Fintech startups can hold the key to the future of transport data financial processing. There is one dilemma. Compared to Open Banking and Open Finance, the mobility sector falls behind in the understanding and adoption of smart data practices. This is because most public sector authorities do not have a senior person responsible for data usage, a.k.a Chief Data Officer.
What is more, the supplier landscape in the transport sector is mainly dominated by legacy system vendors which means that there is an increasing interest to protect incumbent positions. At the expense of opening up the legacy systems and data to more innovative companies.
What if the mobility and public transport sector continue to delay the implementation of smart data, the use of various financial APIs, and embedded solutions? Well, it might turn out that creating a bank account in an online banking app would be much easier than reserving and buying an online ticket for your next bus fare.
Luckily, public transport providers don’t have to reinvent the wheel to solve this issue. They simply have to find a way to share each customer’s data from each provider in one ecosystem. By doing so, the transport providers would assure consistency and security.
Payments are and will continue to be an integral part of every form of travel. What is more, as cities are transitioning into smart, connected, and digital-first environments, digital payments for public mobility services will stay on the top of the agenda.
“When looking across the technology landscape, there already exist many products that could easily address people’s daily frustrations with travel. However, none of these solutions should be developed in isolation. A major challenge therefore lies in first identifying relevant technologies that provide suitable products for the market then managing implementation in conjunction with a broad set of stakeholder including mobility providers, technology companies, infrastructure owners and public transport agencies,” Herman Donner, PhD and Postdoctoral Researcher from Stanford University summarizes in the “The Future of Transportation: Mobility in the Age of the Megacity” report of Visa.
While going contactless in public transport brings great benefits for both passengers and public transit operators, we need to also look at the next generation technologies. The integration of third-party providers opens many more doors for the provision of additional services.

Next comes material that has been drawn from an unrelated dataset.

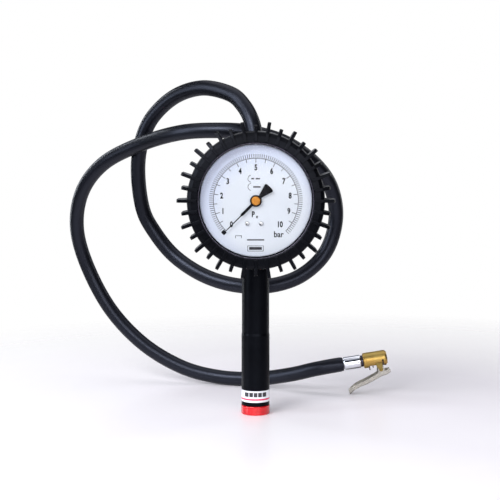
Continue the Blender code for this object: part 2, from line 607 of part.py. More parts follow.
def make_movement():
    axis = on_gauge()
    sheet = material("movement_brass", (0.70, 0.58, 0.30), 0.35, 1.0)
    corner = 2.5
    outline = [(-12, 8 - corner), (-12 + corner, 8), (12 - corner, 8), (12, 8 - corner),
               (12, -26 + corner), (12 - corner, -26), (-12 + corner, -26), (-12, -26 + corner)]
    back = plate("movement_back_plate", outline[::-1], 19.4, 20.6, axis, sheet)
    front = plate("movement_front_plate", outline[::-1], 32.3, 33.5, axis, sheet)
    for name, drop in (("pinion", 0.0), ("sector", GEAR_CENTRES)):
        bore = rod(f"{name}_pivot_bore", 1.1, 15, 40, on_gauge(drop=drop), None, 16)
        combine(back, bore)
        combine(front, bore)
    for name, x, drop in (("left", -9.0, -4.5), ("right", 9.0, -4.5), ("lower", -9.0, 23.0)):
        rod(f"pillar_{name}", 1.4, 20.9, 32.0, on_gauge(x, drop), brass(), 16)

    pinion = plate("pinion_arbor", tooth_outline(GEAR_MODULE * PINION_TEETH / 2, PINION_TEETH, 0,
                                                 PINION_TEETH, 0.0), 28.4, 31.4, axis, steel())
    combine(pinion, rod("arbor", 0.75, 20.0, 37.3, axis, None, 16), "UNION")

    pivot = on_gauge(drop=GEAR_CENTRES)
    pitch = GEAR_MODULE * SECTOR_TEETH / 2
    teeth = tooth_outline(pitch, SECTOR_TEETH, -1, 9, 360.0 / SECTOR_TEETH / 2)
    tail = arc(2.0, 200, 340, 8, (0, -SECTOR_TAIL))
    right_edge = [(9.6, 13.0), (2.6, 1.5), (2.2, -1.5)]
    left_edge = [(-2.2, -1.5), (-2.6, 1.5), (-2.4, 14.0)]
    blade = teeth + right_edge + tail[::-1] + left_edge
    sector = plate("sector_gear", blade, 29.2, 30.6, pivot, sheet)
    combine(sector, rod("sector_bore", 1.1, 20, 40, pivot, None, 16))
    tail_pin = rod("tail_pin", 0.6, 26.6, 30.0, on_gauge(drop=GEAR_CENTRES + SECTOR_TAIL), None, 12)
    combine(sector, tail_pin, "UNION")
    rod("sector_arbor", 0.8, 20.0, 33.2, pivot, steel(), 16)

    turns, steps, inner, outer = 3, 12, 1.7, 6.2
    spiral = []
    for i in range(turns * steps + 1):
        angle = 2 * math.pi * i / steps
        radius = inner + (outer - inner) * i / (turns * steps)
        spiral.append((radius * math.cos(angle), radius * math.sin(angle), 24.5))
    wire("hairspring", spiral, 0.2, axis, brass())


def make_dial():
    axis = on_gauge()
    dial = collar("dial_plate", 2.6, WINDOW_RADIUS - 0.3, 36.2, 37.0, axis,
                  material("dial_white", (0.90, 0.92, 0.98), 0.4), LARGE_SIDES)
    for side, x in zip(("left", "right"), DIAL_SCREW_X):
        spot = on_gauge(x, DIAL_SCREW_DROP)
        combine(dial, rod(f"screw_hole_{side}", 1.15, 30, 40, spot, None, 10))
        screw = turned(f"dial_screw_{side}", [(0, 38.4), (1.4, 38.4), (1.9, 37.9), (1.9, 37.3),
                                             (0.8, 37.3), (0.8, 33.8), (0, 33.8)], spot, steel(), 14)
        combine(screw, block(f"screw_slot_{side}", (-3, -0.2, 38.0), (3, 0.2, 39.0), spot))

    black = material("pointer_black", (0.012, 0.012, 0.014), 0.4)
    at_zero = axis @ Matrix.Rotation(math.radians(-POINTER_ZERO_DEG), 4, "Z")
    hub = 4.85
    outline = ([(-0.35, POINTER_LENGTH), (-0.5, 17.0), (-1.15, 16.0), (-1.15, 4.7)]
               + arc(hub, 104, 256, 14) + [(-1.6, -5.6), (-4.3, -15.0)]
               + arc(16.2, 254, 286, 6) + [(4.3, -15.0), (1.6, -5.6)]
               + arc(hub, -76, 76, 14) + [(1.15, 4.7), (1.15, 16.0), (0.5, 17.0),
                                          (0.35, POINTER_LENGTH)])
    pointer = plate("pointer", outline, 39.2, 39.8, at_zero, black)
    combine(pointer, rod("pointer_bore", 1.4, 38, 41, at_zero, None, 16))
    cap = turned("pointer_hub", [(0, 40.8), (3.3, 40.8), (3.7, 40.5), (3.7, 40.1), (1.1, 40.1),
                                 (1.1, 37.6), (0, 37.6)], at_zero, brass(), 20)
    combine(cap, block("hub_slot", (-5, -0.4, 40.4), (5, 0.4, 42.0), at_zero))


# --- hose and chuck ----------------------------------------------------------------
def make_hose():
    route = smooth_route(HOSE_ROUTE, HOSE_POINTS)
    wire("hose", route, HOSE_RADIUS, Matrix.Identity(4), rubber(), 2)


def make_chuck_fittings():
    axis = on_chuck()
    turned("chuck_ferrule", [
        (4.6, 16.0), (5.9, 16.0), (6.35, 15.4), (6.35, 0.9), (5.9, 0.3), (4.6, 0.3)], axis, chrome(),
        24, ring=True)
    turned("chuck_nipple", [
        (1.5, 23.4), (3.7, 23.4), (3.7, 18.3), (5.4, 18.3), (5.4, 16.3), (4.2, 16.3), (4.2, 9.0),
        (3.6, 9.0), (4.2, 5.5), (3.4, 2.2), (1.5, 2.2)], axis, dark_steel(), 20, ring=True)


def make_chuck_body():
    axis = on_chuck()
    body = turned("chuck_body", [
        (CHUCK_BORE, CHUCK_BODY_END), (5.6, CHUCK_BODY_END), (CHUCK_RADIUS, CHUCK_BODY_END - 1.8),
        (CHUCK_RADIUS, CHUCK_BODY_START + 0.6), (CHUCK_RADIUS - 0.6, CHUCK_BODY_START),
        (CHUCK_BORE, CHUCK_BODY_START)], axis, brass(), 28, ring=True)
    combine(body, block("body_flat", (CHUCK_FLAT, -9, 23.0), (12, 9, 37.8), axis))
    outline = [(28.6, 3.0), (35.3, 3.0), (35.3, 10.4), (34.4, 11.2), (32.6, 11.2)]
    for side in (-1, 1):
        low, high = sorted((side * 5.95, side * 7.15))
        combine(body, plate(f"chuck_ear_{side}", outline, low, high, beside_chuck()),
                "UNION")
        low, high = sorted((side * 4.7, side * 9.0))
        combine(body, block(f"side_slot_{side}", (0.2, low, 35.6), (9.0, high, 37.25), axis))
    combine(body, block("claw_slot", (0.2, -2.6, 35.4), (9.0, 2.6, 37.7), axis))
    along, down = CHUCK_PIVOT
    pivot = on_chuck(along, down) @ Matrix.Rotation(math.radians(-90), 4, "X")
    combine(body, rod("chuck_pin_bore", 1.3, -8, 8, pivot, None, 12))
    rod("chuck_lever_pin", 1.0, -7.5, 7.5, pivot, steel(), 12)
    wire("chuck_lever_spring", coil(1.6, -1.8, 1.8, 3), 0.3, pivot, steel())


def make_chuck_valve():
    axis = on_chuck()
    wire("chuck_pin_spring", coil(2.4, 24.0, 26.4, 2.5), 0.3, axis, steel())
    turned("chuck_pin", [(0, 35.2), (1.1, 35.2), (1.1, 28.4), (3.3, 28.4), (3.3, 27.0), (0, 27.0)],
           axis, brass(), 16)
    collar("chuck_seal", 1.5, CHUCK_BORE - GAP, 30.8, 33.4, axis, seal_rubber())


def make_chuck_lever():
    """The pressed channel lever: an S along the chuck, open towards the body, with a claw.

    Its outline's local X runs along the chuck from the pivot and its local Y points down.
    """
    at = beside_chuck(*CHUCK_PIVOT)
    nose_end, tip_end = CHUCK_LEVER_LINE[0], CHUCK_LEVER_LINE[-1]
    above, below = [], []
    for i, (x, y, half) in enumerate(CHUCK_LEVER_LINE):
        before = CHUCK_LEVER_LINE[max(i - 1, 0)]
        after = CHUCK_LEVER_LINE[min(i + 1, len(CHUCK_LEVER_LINE) - 1)]
        run = Vector((after[0] - before[0], after[1] - before[1])).normalized()
        above.append((x - run.y * half, y + run.x * half))
        below.append((x + run.y * half, y - run.x * half))
    cheek = [(3.6, 2.4)] + arc(2.8, 0, -180, 6) + [(-3.8, 3.6)]
    top = [p for p in above if p[0] > 3.6] + cheek + [p for p in above if p[0] < -3.8]
    sheet, width = 1.0, 5.7
    lever = plate("chuck_lever", top + below[::-1], -width, width, at,
                  material("satin_steel", (0.62, 0.61, 0.58), 0.35, 1.0))
    floor = [(x, y - sheet) for x, y in below]
    floor[0] = (nose_end[0] + 5, floor[0][1])
    floor[-1] = (tip_end[0] - 5, floor[-1][1] + 1.0)
    raised = [(x, y - 25.0) for x, y in floor]
    combine(lever, plate("lever_trough", floor + raised[::-1], -width + sheet, width - sheet, at))
    combine(lever, plate("lever_claw", [(2.2, -4.6), (3.0, -4.6), (3.0, 6.2), (2.2, 6.2)], -2.2, 2.2,
                         at), "UNION")
    combine(lever, rod("lever_pivot_bore", 1.3, -8, 8, at, None, 12))


def main():
    clear_scene()
    make_inlet()
    make_body_tube()
    make_grip()
    make_valve()
    make_trigger()
    make_bleed_valve()
    make_outlet()
    make_gauge_case()
    make_boot()
    make_socket()
    make_spring_tube()
    make_movement()
    make_dial()
    make_hose()
    make_chuck_fittings()
    make_chuck_body()
    make_chuck_valve()
    make_chuck_lever()


main()
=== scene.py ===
"""Tyre inflator with gauge: the finished look of each piece, laid out as a Blender add-on."""
import math

import bmesh
import bpy
import numpy as np
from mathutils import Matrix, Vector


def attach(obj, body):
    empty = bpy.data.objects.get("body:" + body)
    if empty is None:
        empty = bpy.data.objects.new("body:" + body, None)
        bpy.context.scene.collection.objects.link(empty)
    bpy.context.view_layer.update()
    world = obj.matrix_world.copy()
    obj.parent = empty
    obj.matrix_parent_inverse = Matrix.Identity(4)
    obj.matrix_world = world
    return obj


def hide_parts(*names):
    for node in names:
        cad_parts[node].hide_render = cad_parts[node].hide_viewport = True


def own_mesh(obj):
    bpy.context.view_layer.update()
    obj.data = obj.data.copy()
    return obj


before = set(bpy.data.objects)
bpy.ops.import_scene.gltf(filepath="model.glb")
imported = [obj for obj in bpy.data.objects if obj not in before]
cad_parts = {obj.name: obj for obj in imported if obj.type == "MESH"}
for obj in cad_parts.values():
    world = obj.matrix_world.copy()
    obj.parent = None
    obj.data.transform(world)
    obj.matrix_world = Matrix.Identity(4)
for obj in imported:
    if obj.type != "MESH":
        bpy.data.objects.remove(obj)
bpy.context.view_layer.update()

bl_info = {
    "name": "Tyre inflator with gauge",
    "version": (1, 0, 0),
    "blender": (4, 5, 0),
    "location": "3D View > Sidebar > Inflator",
    "description": "Builds the visible pieces and finishes of a hand-held tyre inflator",
    "category": "Add Mesh",
}

MM = 0.001

HANDLE_Y = 16.0
GAUGE_Z = 187.5
VALVE_Z = 128.0
TRIGGER_PIVOT = (0.0, 31.5, 148.0)
BLEED_Z = 168.0
CHUCK_ORIGIN = (82.8, 99.0, 28.0)
CHUCK_TILT_DEG = 9.2
LEVER_ALONG, LEVER_DOWN = 33.5, 9.0
SWEEP_DEG = 270.0
ZERO_DEG = -135.0
VENT_RISE = 30.0
DIAL_FACE = 37.0
PRINT_FACE = 37.03
RIB_COUNT = 36
DIAL_SCREWS = (("left", -7.1), ("right", 4.3))
DIAL_SCREW_DROP = 18.6
HUB_RADIUS = 4.85
WELD = 2e-7

# The soft lights: name, place, width and height in metres, watts and colour.
LIGHTS = (
    ("key", (-0.70, -0.95, 0.95), (0.7, 0.7), 19.0, (0.95, 0.97, 1.0)),
    ("front", (0.25, -1.35, 0.42), (1.5, 0.55), 11.5, (0.98, 0.98, 1.0)),
    ("top", (0.1, 0.25, 1.3), (1.4, 1.1), 4.0, (1.0, 0.98, 1.0)),
    ("left", (-1.1, -0.35, 0.45), (0.45, 0.9), 7.0, (0.86, 0.92, 1.0)),
    ("left edge", (-0.65, 0.55, 0.30), (0.12, 0.8), 2.0, (0.9, 0.95, 1.0)),
    ("right edge", (0.65, 0.55, 0.30), (0.12, 0.8), 1.2, (1.0, 1.0, 1.0)),
)
LIT_POINT = (0.0, 0.0, 0.15)
CAMERA_PLACE = (-0.0048, -1.044, 0.236)
CAMERA_TILT_DEG = 90.0 - 5.04
CAMERA_LENS = 88.9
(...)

AI and Big Data can be used to draw actionable advice from huge amounts of data about commuters’ behavior and trends – both historical and real-time. This would allow public authorities to anticipate demand and make sure that buses, trains, and cars are where they are needed at a particular time of the day. By creating a system that works in a predictive manner to ensure that assets are in a place where they will be needed as well as directing users to where there is less congestion, cities, transit operators and private companies can create a vastly improved consumer experience.
Besides financial innovations, there are many more ways to reach new frontiers in the public mobility sector. Take, for example, faster updates on rail and bus delays, or better quality information about roadside emissions.
Just imagine what a relief it could be if we didn’t just know the price and the departure time of our journey, but also knew all the alternatives available, how busy the selected routes are, or what CO2 impact we would leave on the environment.
Fintech mobility innovations should not be confined to public transport only. There are plenty of use cases in personal mobility especially when it comes to refueling and parking. Surveys show that almost 50% of car drivers would like to see the emergence of applications that advise them on the cheapest fuel. While another 35% would be interested in using a solution that recognizes the location where they will be refueling and pays through the app. Moreover, it is reported that the worst aspect of driving is trying to find a parking space, followed by the risk of getting a fine if you park longer than expected.
No matter the use case, or the mode of transportation, payment innovations are not only confined to digital cards. Just as with any kind of digital payments, the sky’s the limit. Providers have opportunities to experiment with facial recognition payments, buy-now-pay later tickets, or even cryptocurrency payments.